### Given information
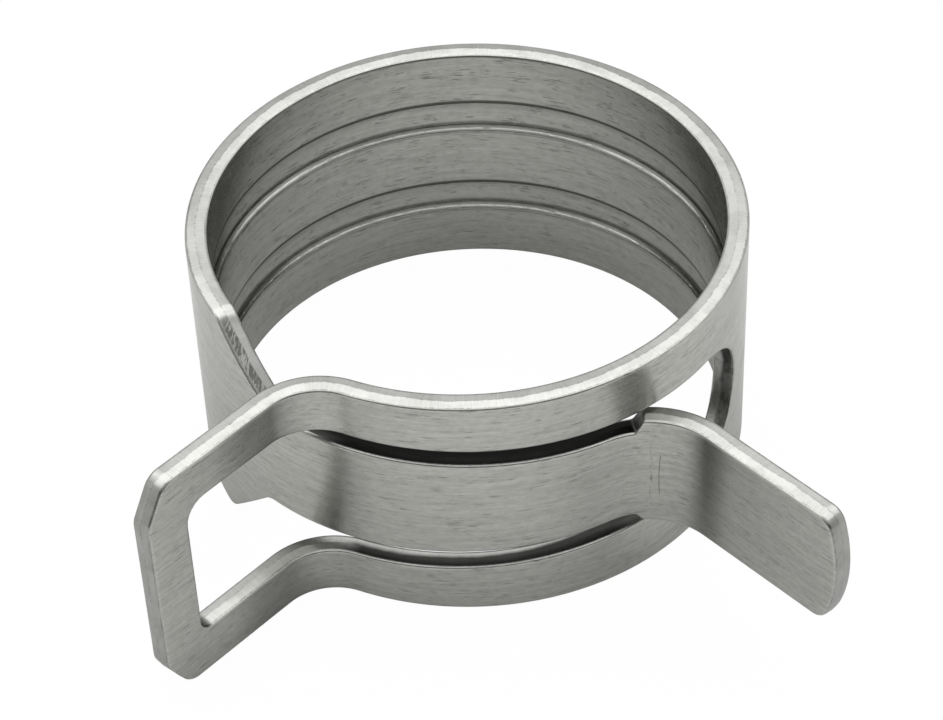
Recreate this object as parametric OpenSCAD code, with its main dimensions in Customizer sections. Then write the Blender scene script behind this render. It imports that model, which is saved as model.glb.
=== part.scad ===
// Spring band hose clamp: one strip of flat spring steel, bent to a ring that closes itself.
// The ring's axis is Z and its middle is the origin. One end of the strip is a loop with a
// window, the other a tongue that passes out through that window. Squeezing the two bent-up
// tabs together opens the ring. The strip bends as a chain of stretches, hinged on its outer
// skin at the planes where they meet, so each node here is one stretch of the same strip.
// Azimuths are in degrees from the front (-Y), positive towards +X, seen from above.

/* [Strip] */
// Width of the strip, along the bore
strip_w = 12.2; // [10:0.1:15]
// Thickness of the strip
strip_t = 1; // [0.8:0.1:1.5]
// Size of the break along the long edges
edge_break = 0.1; // [0.05:0.05:0.2]

/* [Ring] */
// Inside diameter of the relaxed ring
bore_d = 23; // [20:0.2:30]

/* [Grooves inside the band] */
// Depth of both grooves
groove_d = 0.25; // [0.1:0.05:0.35]
// Run of each groove's sloped side
groove_side = 0.25; // [0.05:0.05:0.35]
// Middle of the upper groove, above mid-width
upper_groove_z = 2.4; // [2:0.1:3]
// Width of the upper groove
upper_groove_w = 1.75; // [1:0.05:2]
// Middle of the lower groove, below mid-width
lower_groove_z = 2.45; // [2:0.05:3]
// Width of the lower groove
lower_groove_w = 1.7; // [1:0.05:2]
// How far short of the window and of the tongue's taper the grooves end, in degrees
groove_stop = 2.8; // [1:0.5:4]

/* [Window] */
// Height of the rail above the window
upper_rail_w = 2.65; // [2:0.05:3]
// Height of the rail below the window
lower_rail_w = 2.75; // [2:0.05:3]
// Azimuth of the middle of the window's round end, in degrees
window_end_az = 51.5; // [46:0.5:54]

/* [Loop] */
// Height of the loop's upper arm, past its bend
upper_arm_w = 2.25; // [1.8:0.05:2.45]
// Height of the loop's lower arm, past its bend
lower_arm_w = 2.5; // [1.8:0.05:2.5]
// Azimuth at which the arms leave the ring, to the left of the front, in degrees
loop_az = 26; // [20:1:28]
// Radius of the arms' bend, on its hollow face
loop_bend_r = 2.6; // [1.8:0.1:3.2]
// Turn of the arms' bend, in degrees
loop_turn = 72; // [60:1:80]
// Length of the flat tab, from the bend to its tip
loop_tab_len = 7.2; // [6:0.2:9]
// Width of the bar across the end of the loop
bridge_w = 2.2; // [1.8:0.05:3]
// Radius of the upper corner at the closed end of the loop's window
upper_corner_r = 1; // [0.3:0.1:1.4]
// Radius of the lower corner at the closed end of the loop's window
lower_corner_r = 0.6; // [0.3:0.1:1.4]
// Length of the slanted corners at the loop's tip, along the tab
tip_cut_len = 1.1; // [0.6:0.1:1.5]
// Height of the slanted corners at the loop's tip
tip_cut_h = 1.9; // [1:0.1:2.2]
// Radius that softens the slanted corners
tip_soft_r = 0.6; // [0.2:0.1:0.8]

/* [Tongue] */
// Gap between the tongue and the upper rail
tongue_upper_gap = 0.65; // [0.4:0.05:1.2]
// Gap between the tongue and the lower rail
tongue_lower_gap = 0.8; // [0.4:0.05:1.2]
// Gap between the tongue's tab and the upper rail
tab_upper_gap = 0.2; // [0.15:0.05:0.6]
// Gap between the tongue's tab and the lower rail
tab_lower_gap = 0.55; // [0.2:0.05:0.9]
// Azimuth, in degrees to the left of the front, at which the upper taper reaches the tongue
root_top_az = 45.4; // [43:0.2:47]
// Length of the taper of the upper edge, along the strip
root_top_len = 3.5; // [2.5:0.1:4]
// Azimuth, in degrees to the left of the front, at which the lower taper reaches the tongue
root_bottom_az = 47.6; // [45:0.2:49]
// Length of the taper of the lower edge, along the strip
root_bottom_len = 3.5; // [2.5:0.1:4]
// Radius that softens the ends of both tapers
root_soft_r = 1; // [0.4:0.1:1.2]

/* [Tongue tab] */
// Azimuth at which the tongue starts to bend outwards, in degrees
tongue_az = 27; // [24:0.5:30]
// Radius of the tongue's bend, on its hollow face
tongue_bend_r = 3.3; // [2.4:0.1:3.6]
// Turn of the tongue's bend, in degrees
tongue_turn = 75.6; // [66:0.6:81]
// Part of the turn that is made before the foot of the tab's shoulder, in degrees
shoulder_turn = 20; // [16:0.5:28]
// How far the shoulder leans along the strip
shoulder_run = 0.35; // [0.1:0.05:0.6]
// Length of the flat tab, from the bend to the middle of its end
tongue_tab_len = 7.5; // [6:0.05:9]
// Radius of the tab's bowed end
tab_end_r = 7.5; // [4:0.1:9]
// Radius at the corners of the tab's end
tab_corner_r = 0.8; // [0.2:0.1:1.5]

/* [Hidden] */
NODES = [
    "band_back", "band_rear_left", "band_left", "tongue_root", "tongue_middle", "tongue_front",
    "tongue_tab", "band_rear_right", "band_right", "window_end", "upper_rail", "lower_rail",
    "upper_rail_end", "lower_rail_end", "upper_arm", "lower_arm", "loop_bridge"
];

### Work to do
Include the first line, the line containing "bore_d = 23; // [20:0.2:30]", and every line between them, copied exactly from the material above; output no other line.

### Correct answer
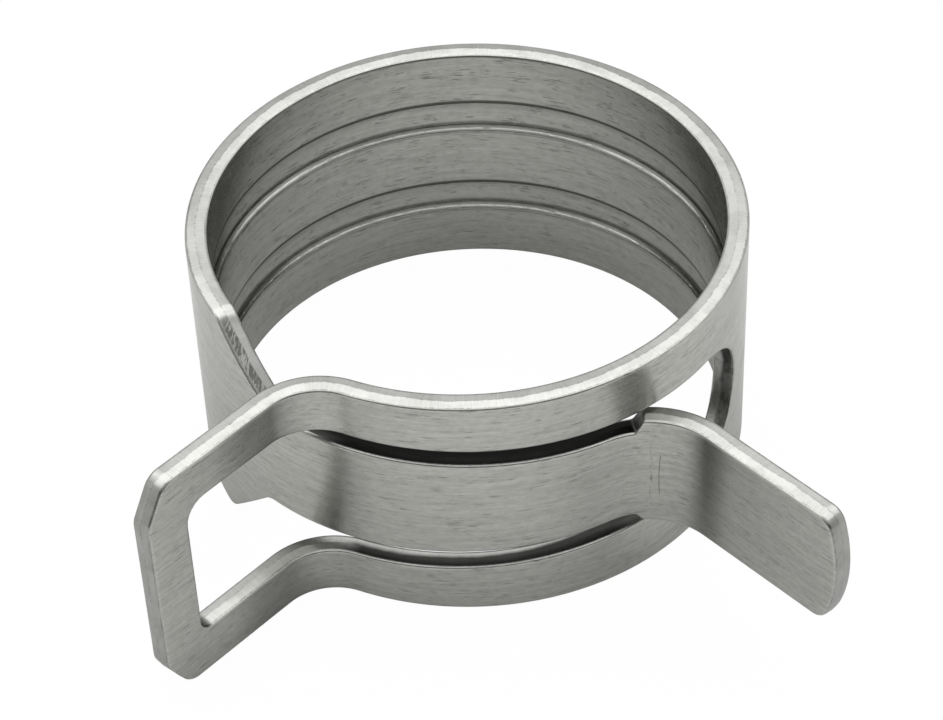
Recreate this object as parametric OpenSCAD code, with its main dimensions in Customizer sections. Then write the Blender scene script behind this render. It imports that model, which is saved as model.glb.
=== part.scad ===
// Spring band hose clamp: one strip of flat spring steel, bent to a ring that closes itself.
// The ring's axis is Z and its middle is the origin. One end of the strip is a loop with a
// window, the other a tongue that passes out through that window. Squeezing the two bent-up
// tabs together opens the ring. The strip bends as a chain of stretches, hinged on its outer
// skin at the planes where they meet, so each node here is one stretch of the same strip.
// Azimuths are in degrees from the front (-Y), positive towards +X, seen from above.

/* [Strip] */
// Width of the strip, along the bore
strip_w = 12.2; // [10:0.1:15]
// Thickness of the strip
strip_t = 1; // [0.8:0.1:1.5]
// Size of the break along the long edges
edge_break = 0.1; // [0.05:0.05:0.2]

/* [Ring] */
// Inside diameter of the relaxed ring
bore_d = 23; // [20:0.2:30]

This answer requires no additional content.